_OBJECTIVE_: Copy each line exactly. Leave nothing out.
#### AVAILABLE DATA
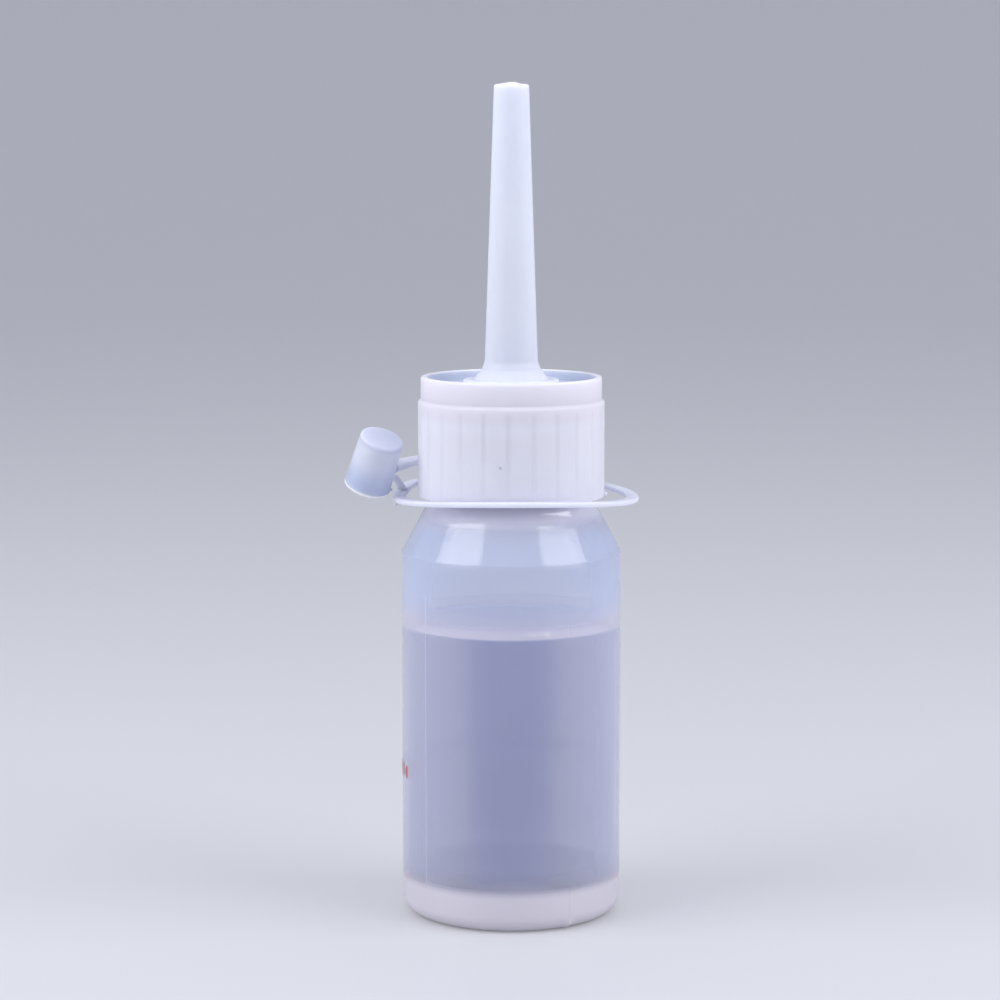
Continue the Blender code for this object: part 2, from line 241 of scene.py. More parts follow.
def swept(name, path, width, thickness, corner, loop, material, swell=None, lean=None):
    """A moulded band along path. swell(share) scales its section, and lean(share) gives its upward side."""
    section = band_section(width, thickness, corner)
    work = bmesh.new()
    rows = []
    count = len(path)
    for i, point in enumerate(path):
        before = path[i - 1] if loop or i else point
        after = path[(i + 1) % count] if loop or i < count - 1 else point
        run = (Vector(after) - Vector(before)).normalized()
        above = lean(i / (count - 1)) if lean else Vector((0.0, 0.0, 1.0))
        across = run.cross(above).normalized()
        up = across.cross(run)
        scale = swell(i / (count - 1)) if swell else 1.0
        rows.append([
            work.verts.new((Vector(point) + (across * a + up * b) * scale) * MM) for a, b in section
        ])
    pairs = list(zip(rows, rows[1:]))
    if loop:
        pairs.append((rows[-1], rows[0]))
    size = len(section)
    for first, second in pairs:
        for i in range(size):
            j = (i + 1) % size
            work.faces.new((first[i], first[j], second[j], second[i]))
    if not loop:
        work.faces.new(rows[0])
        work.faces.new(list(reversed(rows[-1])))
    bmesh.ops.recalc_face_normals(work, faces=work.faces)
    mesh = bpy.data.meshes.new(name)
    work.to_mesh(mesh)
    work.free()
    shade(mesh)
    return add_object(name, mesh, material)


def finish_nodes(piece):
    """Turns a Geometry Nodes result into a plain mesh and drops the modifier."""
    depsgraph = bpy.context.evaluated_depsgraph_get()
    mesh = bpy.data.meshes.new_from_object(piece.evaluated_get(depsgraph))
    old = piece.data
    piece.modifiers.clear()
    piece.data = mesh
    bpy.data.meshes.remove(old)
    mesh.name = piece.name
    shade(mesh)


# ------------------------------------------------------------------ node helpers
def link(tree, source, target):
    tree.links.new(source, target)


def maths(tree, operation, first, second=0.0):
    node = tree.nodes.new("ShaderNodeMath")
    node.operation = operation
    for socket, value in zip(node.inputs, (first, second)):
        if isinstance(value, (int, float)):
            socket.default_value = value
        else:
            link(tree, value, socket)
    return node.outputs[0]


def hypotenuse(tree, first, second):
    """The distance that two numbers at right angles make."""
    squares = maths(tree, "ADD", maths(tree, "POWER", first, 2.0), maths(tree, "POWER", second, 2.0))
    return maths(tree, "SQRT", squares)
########
_SOLUTION TO THIS TASK_:
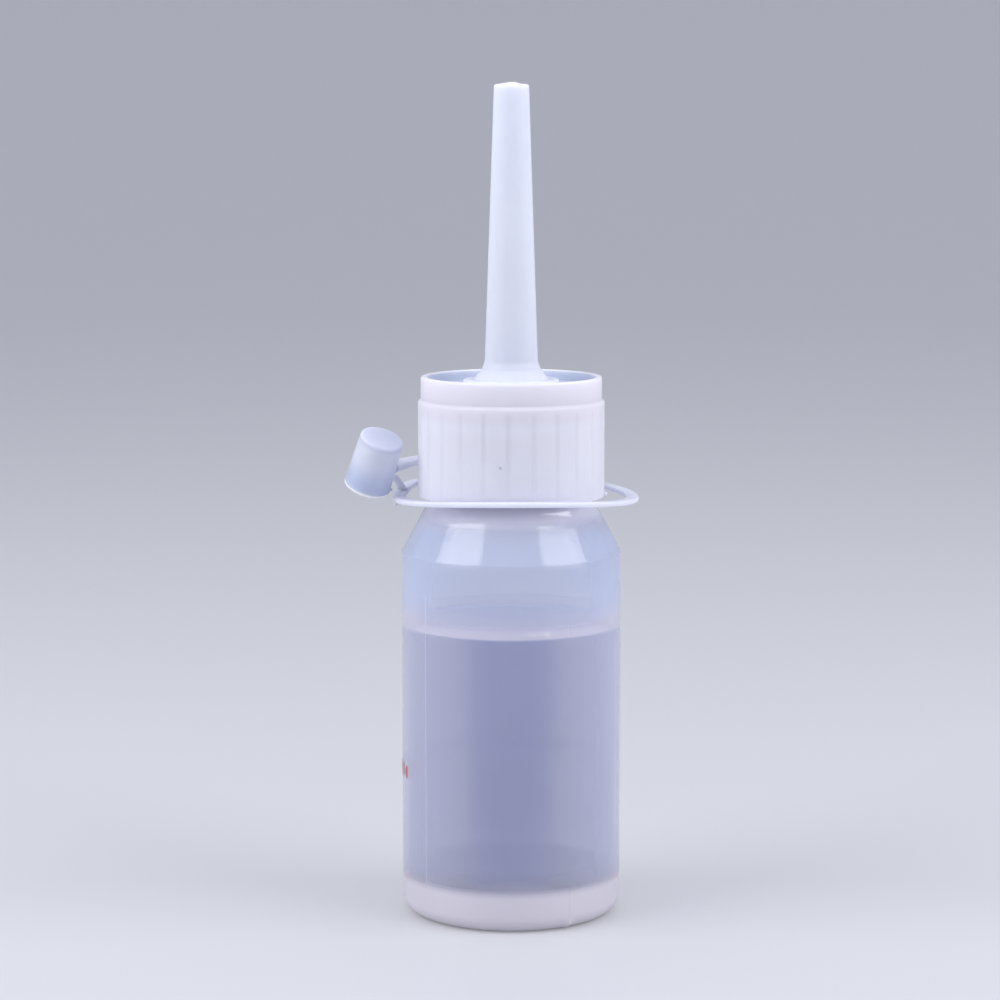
Continue the Blender code for this object: part 2, from line 241 of scene.py. More parts follow.
def swept(name, path, width, thickness, corner, loop, material, swell=None, lean=None):
    """A moulded band along path. swell(share) scales its section, and lean(share) gives its upward side."""
    section = band_section(width, thickness, corner)
    work = bmesh.new()
    rows = []
    count = len(path)
    for i, point in enumerate(path):
        before = path[i - 1] if loop or i else point
        after = path[(i + 1) % count] if loop or i < count - 1 else point
        run = (Vector(after) - Vector(before)).normalized()
        above = lean(i / (count - 1)) if lean else Vector((0.0, 0.0, 1.0))
        across = run.cross(above).normalized()
        up = across.cross(run)
        scale = swell(i / (count - 1)) if swell else 1.0
        rows.append([
            work.verts.new((Vector(point) + (across * a + up * b) * scale) * MM) for a, b in section
        ])
    pairs = list(zip(rows, rows[1:]))
    if loop:
        pairs.append((rows[-1], rows[0]))
    size = len(section)
    for first, second in pairs:
        for i in range(size):
            j = (i + 1) % size
            work.faces.new((first[i], first[j], second[j], second[i]))
    if not loop:
        work.faces.new(rows[0])
        work.faces.new(list(reversed(rows[-1])))
    bmesh.ops.recalc_face_normals(work, faces=work.faces)
    mesh = bpy.data.meshes.new(name)
    work.to_mesh(mesh)
    work.free()
    shade(mesh)
    return add_object(name, mesh, material)


def finish_nodes(piece):
    """Turns a Geometry Nodes result into a plain mesh and drops the modifier."""
    depsgraph = bpy.context.evaluated_depsgraph_get()
    mesh = bpy.data.meshes.new_from_object(piece.evaluated_get(depsgraph))
    old = piece.data
    piece.modifiers.clear()
    piece.data = mesh
    bpy.data.meshes.remove(old)
    mesh.name = piece.name
    shade(mesh)


# ------------------------------------------------------------------ node helpers
def link(tree, source, target):
    tree.links.new(source, target)


def maths(tree, operation, first, second=0.0):
    node = tree.nodes.new("ShaderNodeMath")
    node.operation = operation
    for socket, value in zip(node.inputs, (first, second)):
        if isinstance(value, (int, float)):
            socket.default_value = value
        else:
            link(tree, value, socket)
    return node.outputs[0]


def hypotenuse(tree, first, second):
    """The distance that two numbers at right angles make."""
    squares = maths(tree, "ADD", maths(tree, "POWER", first, 2.0), maths(tree, "POWER", second, 2.0))
    return maths(tree, "SQRT", squares)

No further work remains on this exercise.